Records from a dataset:
start

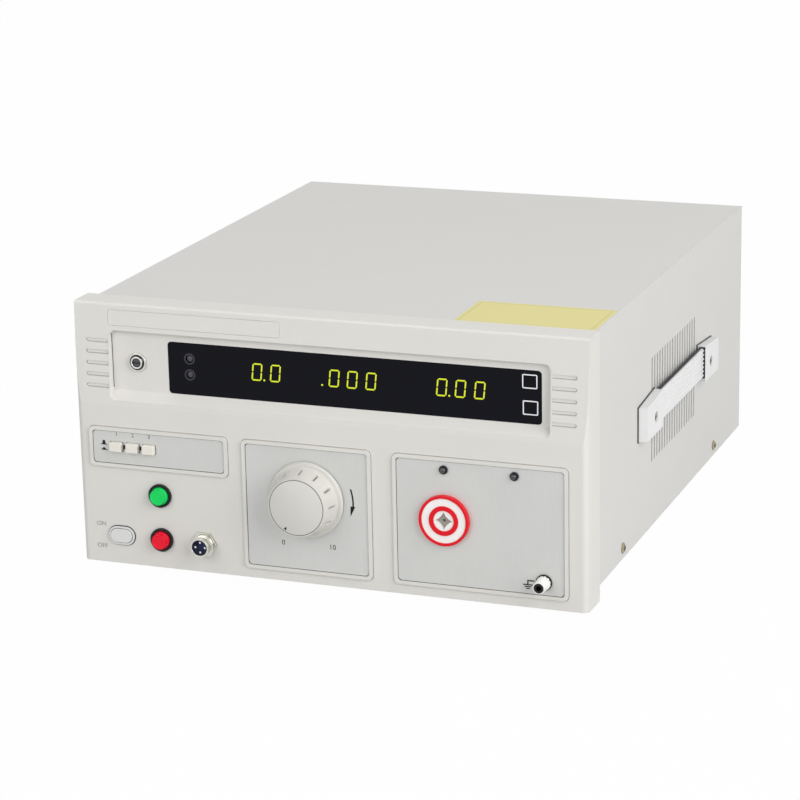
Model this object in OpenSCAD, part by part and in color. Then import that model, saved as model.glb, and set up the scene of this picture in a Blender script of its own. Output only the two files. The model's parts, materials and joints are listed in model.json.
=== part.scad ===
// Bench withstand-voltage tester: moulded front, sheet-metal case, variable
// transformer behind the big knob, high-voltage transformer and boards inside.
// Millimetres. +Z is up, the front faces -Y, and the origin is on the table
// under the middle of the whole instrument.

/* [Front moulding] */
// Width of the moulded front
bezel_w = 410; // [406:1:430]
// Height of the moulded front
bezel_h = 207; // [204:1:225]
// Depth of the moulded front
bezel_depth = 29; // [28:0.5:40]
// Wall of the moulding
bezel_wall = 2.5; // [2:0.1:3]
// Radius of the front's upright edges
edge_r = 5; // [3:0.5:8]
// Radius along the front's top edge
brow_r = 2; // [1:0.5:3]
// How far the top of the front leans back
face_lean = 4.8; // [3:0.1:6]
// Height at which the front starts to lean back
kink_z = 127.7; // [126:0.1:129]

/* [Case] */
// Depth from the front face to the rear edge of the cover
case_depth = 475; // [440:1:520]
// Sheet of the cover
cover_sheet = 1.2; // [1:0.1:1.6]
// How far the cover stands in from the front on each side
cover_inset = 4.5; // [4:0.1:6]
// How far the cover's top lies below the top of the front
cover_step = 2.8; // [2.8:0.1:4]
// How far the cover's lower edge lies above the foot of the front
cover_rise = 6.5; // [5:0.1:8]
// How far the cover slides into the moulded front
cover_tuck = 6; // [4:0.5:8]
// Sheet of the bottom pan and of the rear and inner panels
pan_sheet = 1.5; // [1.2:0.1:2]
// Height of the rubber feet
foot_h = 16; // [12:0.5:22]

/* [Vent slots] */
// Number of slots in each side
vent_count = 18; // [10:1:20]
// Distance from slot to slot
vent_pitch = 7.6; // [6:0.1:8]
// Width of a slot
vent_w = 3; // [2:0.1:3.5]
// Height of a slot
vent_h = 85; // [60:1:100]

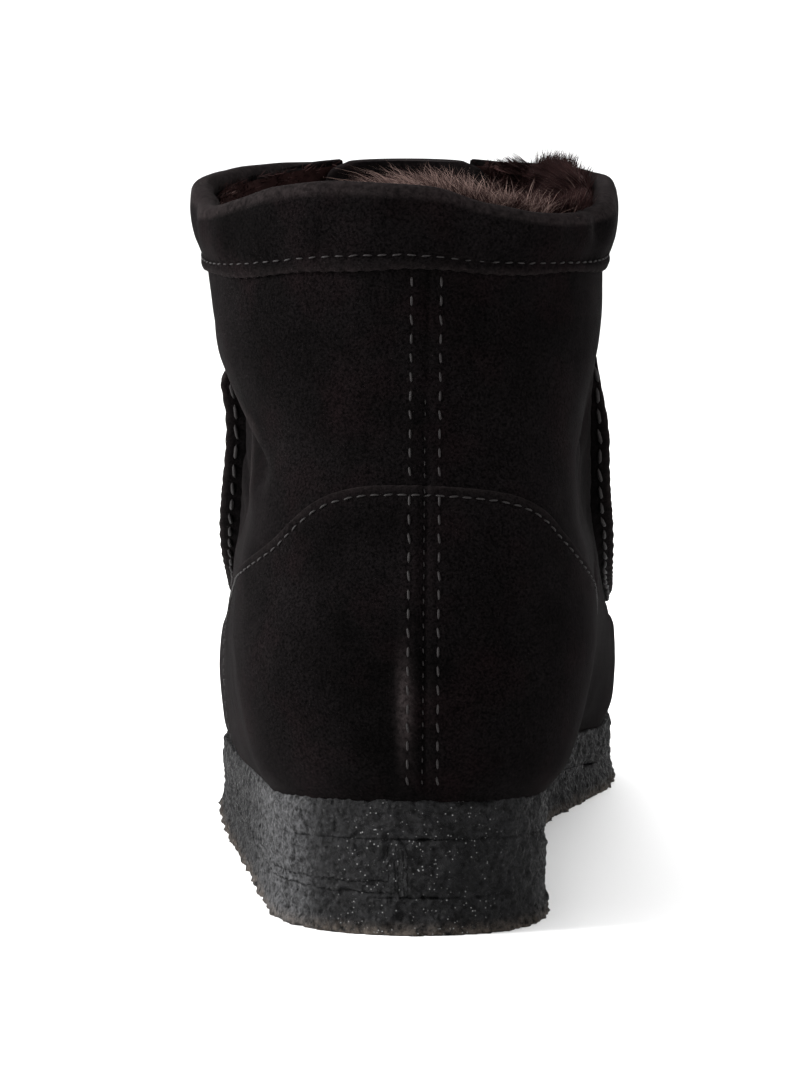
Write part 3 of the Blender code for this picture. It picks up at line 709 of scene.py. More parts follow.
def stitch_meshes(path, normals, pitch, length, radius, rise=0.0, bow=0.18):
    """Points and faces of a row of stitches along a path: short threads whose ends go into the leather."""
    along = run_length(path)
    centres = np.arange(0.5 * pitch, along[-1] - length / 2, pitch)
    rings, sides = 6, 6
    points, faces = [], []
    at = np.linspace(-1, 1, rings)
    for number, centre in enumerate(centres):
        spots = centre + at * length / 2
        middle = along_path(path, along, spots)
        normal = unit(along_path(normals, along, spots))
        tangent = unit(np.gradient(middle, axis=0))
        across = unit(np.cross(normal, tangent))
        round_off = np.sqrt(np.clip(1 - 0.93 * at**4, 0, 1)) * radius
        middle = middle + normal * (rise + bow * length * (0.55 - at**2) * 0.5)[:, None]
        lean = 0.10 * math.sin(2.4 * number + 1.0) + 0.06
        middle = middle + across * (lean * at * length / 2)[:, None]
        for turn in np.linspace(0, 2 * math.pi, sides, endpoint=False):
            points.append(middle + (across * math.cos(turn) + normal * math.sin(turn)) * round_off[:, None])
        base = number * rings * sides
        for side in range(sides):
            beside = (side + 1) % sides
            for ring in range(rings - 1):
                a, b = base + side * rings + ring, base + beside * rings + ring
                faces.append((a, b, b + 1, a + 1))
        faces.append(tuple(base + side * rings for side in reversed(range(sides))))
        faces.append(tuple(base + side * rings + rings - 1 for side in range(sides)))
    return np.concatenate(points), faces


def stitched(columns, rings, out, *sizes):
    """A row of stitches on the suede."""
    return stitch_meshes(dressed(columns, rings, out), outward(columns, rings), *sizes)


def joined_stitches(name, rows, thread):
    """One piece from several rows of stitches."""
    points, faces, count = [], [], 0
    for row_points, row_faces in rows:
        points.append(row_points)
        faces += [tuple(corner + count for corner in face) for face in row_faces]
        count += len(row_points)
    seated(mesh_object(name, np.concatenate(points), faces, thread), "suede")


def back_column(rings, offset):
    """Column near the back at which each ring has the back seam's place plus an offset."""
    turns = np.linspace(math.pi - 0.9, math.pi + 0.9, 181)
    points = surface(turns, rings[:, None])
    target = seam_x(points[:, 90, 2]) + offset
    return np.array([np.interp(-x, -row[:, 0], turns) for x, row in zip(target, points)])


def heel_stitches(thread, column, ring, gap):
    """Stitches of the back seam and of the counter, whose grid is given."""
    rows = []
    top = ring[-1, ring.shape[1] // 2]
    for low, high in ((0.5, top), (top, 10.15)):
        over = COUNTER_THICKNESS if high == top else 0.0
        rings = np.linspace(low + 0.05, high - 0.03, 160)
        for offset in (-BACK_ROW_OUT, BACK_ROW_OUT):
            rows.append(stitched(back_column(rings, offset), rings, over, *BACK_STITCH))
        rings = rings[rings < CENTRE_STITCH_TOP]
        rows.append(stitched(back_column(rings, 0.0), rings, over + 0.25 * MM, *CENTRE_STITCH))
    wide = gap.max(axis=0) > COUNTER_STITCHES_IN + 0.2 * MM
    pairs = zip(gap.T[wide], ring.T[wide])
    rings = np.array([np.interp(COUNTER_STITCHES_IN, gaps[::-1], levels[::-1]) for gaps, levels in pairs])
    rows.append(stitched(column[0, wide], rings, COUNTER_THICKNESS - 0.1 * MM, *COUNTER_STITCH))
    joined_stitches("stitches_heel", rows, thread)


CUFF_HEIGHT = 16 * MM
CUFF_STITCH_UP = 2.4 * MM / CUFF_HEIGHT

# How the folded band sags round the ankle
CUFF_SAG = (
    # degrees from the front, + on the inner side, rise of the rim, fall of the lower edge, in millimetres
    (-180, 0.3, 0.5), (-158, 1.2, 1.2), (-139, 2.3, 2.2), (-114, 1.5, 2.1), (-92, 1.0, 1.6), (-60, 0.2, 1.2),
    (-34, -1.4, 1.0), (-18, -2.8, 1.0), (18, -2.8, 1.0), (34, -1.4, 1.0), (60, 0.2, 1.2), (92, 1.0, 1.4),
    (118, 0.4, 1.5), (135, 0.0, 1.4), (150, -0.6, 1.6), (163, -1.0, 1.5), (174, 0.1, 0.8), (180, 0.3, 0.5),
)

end

*EXERCISE GOAL*
Give the records above again, word for word.

*ANSWER TO THE PROBLEM*
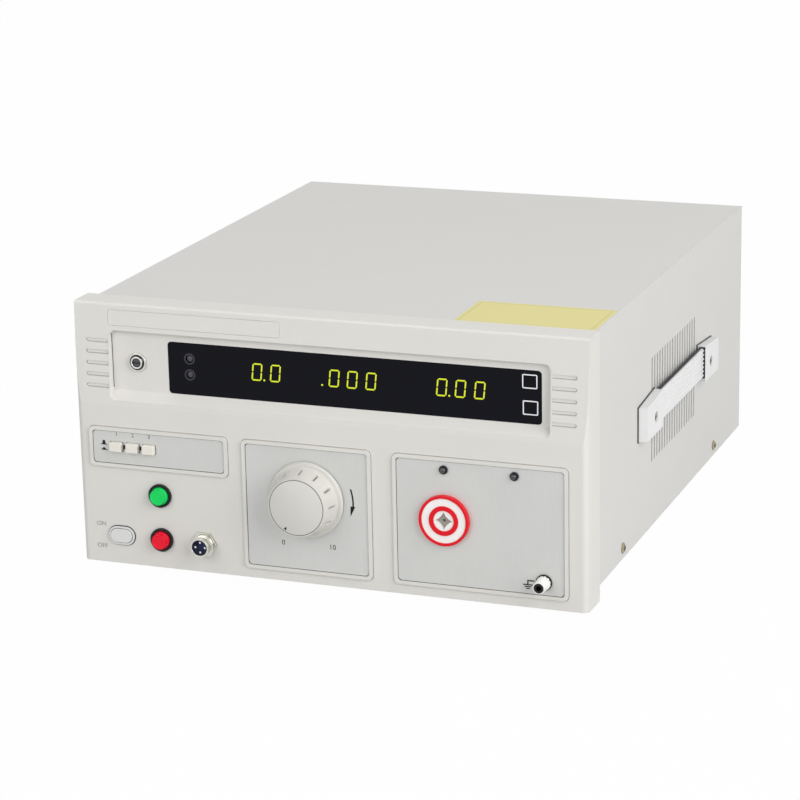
Model this object in OpenSCAD, part by part and in color. Then import that model, saved as model.glb, and set up the scene of this picture in a Blender script of its own. Output only the two files. The model's parts, materials and joints are listed in model.json.
=== part.scad ===
// Bench withstand-voltage tester: moulded front, sheet-metal case, variable
// transformer behind the big knob, high-voltage transformer and boards inside.
// Millimetres. +Z is up, the front faces -Y, and the origin is on the table
// under the middle of the whole instrument.

/* [Front moulding] */
// Width of the moulded front
bezel_w = 410; // [406:1:430]
// Height of the moulded front
bezel_h = 207; // [204:1:225]
// Depth of the moulded front
bezel_depth = 29; // [28:0.5:40]
// Wall of the moulding
bezel_wall = 2.5; // [2:0.1:3]
// Radius of the front's upright edges
edge_r = 5; // [3:0.5:8]
// Radius along the front's top edge
brow_r = 2; // [1:0.5:3]
// How far the top of the front leans back
face_lean = 4.8; // [3:0.1:6]
// Height at which the front starts to lean back
kink_z = 127.7; // [126:0.1:129]

/* [Case] */
// Depth from the front face to the rear edge of the cover
case_depth = 475; // [440:1:520]
// Sheet of the cover
cover_sheet = 1.2; // [1:0.1:1.6]
// How far the cover stands in from the front on each side
cover_inset = 4.5; // [4:0.1:6]
// How far the cover's top lies below the top of the front
cover_step = 2.8; // [2.8:0.1:4]
// How far the cover's lower edge lies above the foot of the front
cover_rise = 6.5; // [5:0.1:8]
// How far the cover slides into the moulded front
cover_tuck = 6; // [4:0.5:8]
// Sheet of the bottom pan and of the rear and inner panels
pan_sheet = 1.5; // [1.2:0.1:2]
// Height of the rubber feet
foot_h = 16; // [12:0.5:22]

/* [Vent slots] */
// Number of slots in each side
vent_count = 18; // [10:1:20]
// Distance from slot to slot
vent_pitch = 7.6; // [6:0.1:8]
// Width of a slot
vent_w = 3; // [2:0.1:3.5]
// Height of a slot
vent_h = 85; // [60:1:100]

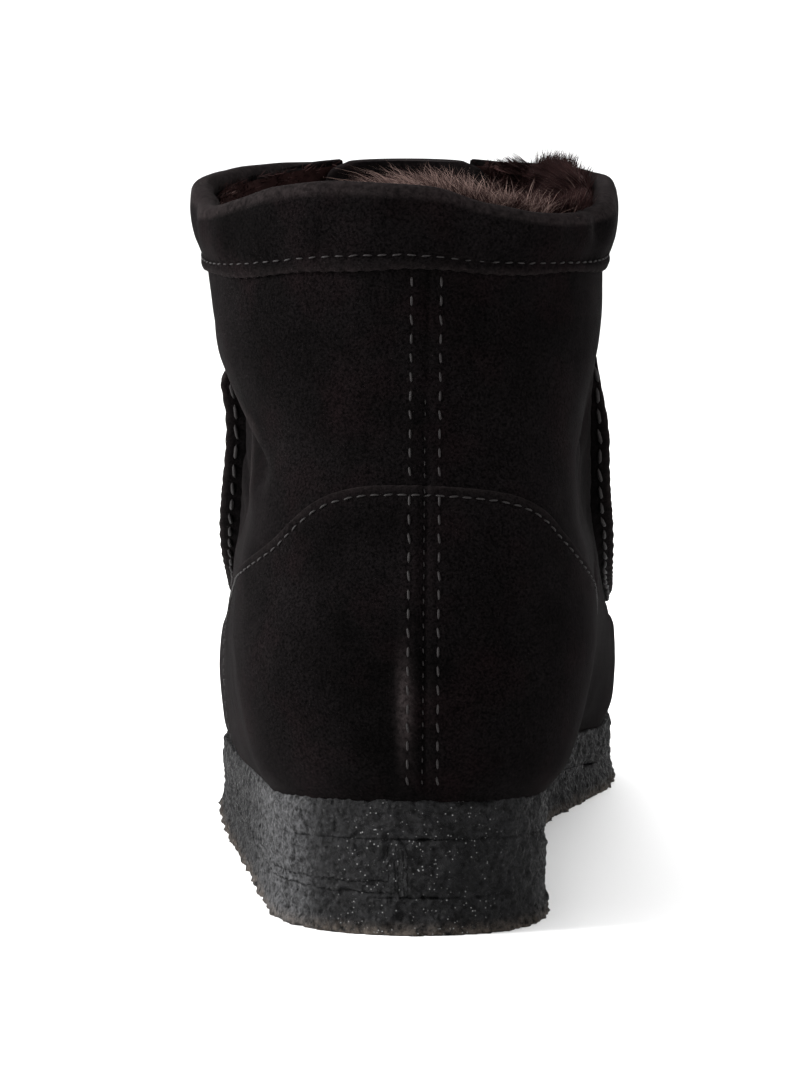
Write part 3 of the Blender code for this picture. It picks up at line 709 of scene.py. More parts follow.
def stitch_meshes(path, normals, pitch, length, radius, rise=0.0, bow=0.18):
    """Points and faces of a row of stitches along a path: short threads whose ends go into the leather."""
    along = run_length(path)
    centres = np.arange(0.5 * pitch, along[-1] - length / 2, pitch)
    rings, sides = 6, 6
    points, faces = [], []
    at = np.linspace(-1, 1, rings)
    for number, centre in enumerate(centres):
        spots = centre + at * length / 2
        middle = along_path(path, along, spots)
        normal = unit(along_path(normals, along, spots))
        tangent = unit(np.gradient(middle, axis=0))
        across = unit(np.cross(normal, tangent))
        round_off = np.sqrt(np.clip(1 - 0.93 * at**4, 0, 1)) * radius
        middle = middle + normal * (rise + bow * length * (0.55 - at**2) * 0.5)[:, None]
        lean = 0.10 * math.sin(2.4 * number + 1.0) + 0.06
        middle = middle + across * (lean * at * length / 2)[:, None]
        for turn in np.linspace(0, 2 * math.pi, sides, endpoint=False):
            points.append(middle + (across * math.cos(turn) + normal * math.sin(turn)) * round_off[:, None])
        base = number * rings * sides
        for side in range(sides):
            beside = (side + 1) % sides
            for ring in range(rings - 1):
                a, b = base + side * rings + ring, base + beside * rings + ring
                faces.append((a, b, b + 1, a + 1))
        faces.append(tuple(base + side * rings for side in reversed(range(sides))))
        faces.append(tuple(base + side * rings + rings - 1 for side in range(sides)))
    return np.concatenate(points), faces


def stitched(columns, rings, out, *sizes):
    """A row of stitches on the suede."""
    return stitch_meshes(dressed(columns, rings, out), outward(columns, rings), *sizes)


def joined_stitches(name, rows, thread):
    """One piece from several rows of stitches."""
    points, faces, count = [], [], 0
    for row_points, row_faces in rows:
        points.append(row_points)
        faces += [tuple(corner + count for corner in face) for face in row_faces]
        count += len(row_points)
    seated(mesh_object(name, np.concatenate(points), faces, thread), "suede")


def back_column(rings, offset):
    """Column near the back at which each ring has the back seam's place plus an offset."""
    turns = np.linspace(math.pi - 0.9, math.pi + 0.9, 181)
    points = surface(turns, rings[:, None])
    target = seam_x(points[:, 90, 2]) + offset
    return np.array([np.interp(-x, -row[:, 0], turns) for x, row in zip(target, points)])


def heel_stitches(thread, column, ring, gap):
    """Stitches of the back seam and of the counter, whose grid is given."""
    rows = []
    top = ring[-1, ring.shape[1] // 2]
    for low, high in ((0.5, top), (top, 10.15)):
        over = COUNTER_THICKNESS if high == top else 0.0
        rings = np.linspace(low + 0.05, high - 0.03, 160)
        for offset in (-BACK_ROW_OUT, BACK_ROW_OUT):
            rows.append(stitched(back_column(rings, offset), rings, over, *BACK_STITCH))
        rings = rings[rings < CENTRE_STITCH_TOP]
        rows.append(stitched(back_column(rings, 0.0), rings, over + 0.25 * MM, *CENTRE_STITCH))
    wide = gap.max(axis=0) > COUNTER_STITCHES_IN + 0.2 * MM
    pairs = zip(gap.T[wide], ring.T[wide])
    rings = np.array([np.interp(COUNTER_STITCHES_IN, gaps[::-1], levels[::-1]) for gaps, levels in pairs])
    rows.append(stitched(column[0, wide], rings, COUNTER_THICKNESS - 0.1 * MM, *COUNTER_STITCH))
    joined_stitches("stitches_heel", rows, thread)


CUFF_HEIGHT = 16 * MM
CUFF_STITCH_UP = 2.4 * MM / CUFF_HEIGHT

# How the folded band sags round the ankle
CUFF_SAG = (
    # degrees from the front, + on the inner side, rise of the rim, fall of the lower edge, in millimetres
    (-180, 0.3, 0.5), (-158, 1.2, 1.2), (-139, 2.3, 2.2), (-114, 1.5, 2.1), (-92, 1.0, 1.6), (-60, 0.2, 1.2),
    (-34, -1.4, 1.0), (-18, -2.8, 1.0), (18, -2.8, 1.0), (34, -1.4, 1.0), (60, 0.2, 1.2), (92, 1.0, 1.4),
    (118, 0.4, 1.5), (135, 0.0, 1.4), (150, -0.6, 1.6), (163, -1.0, 1.5), (174, 0.1, 0.8), (180, 0.3, 0.5),
)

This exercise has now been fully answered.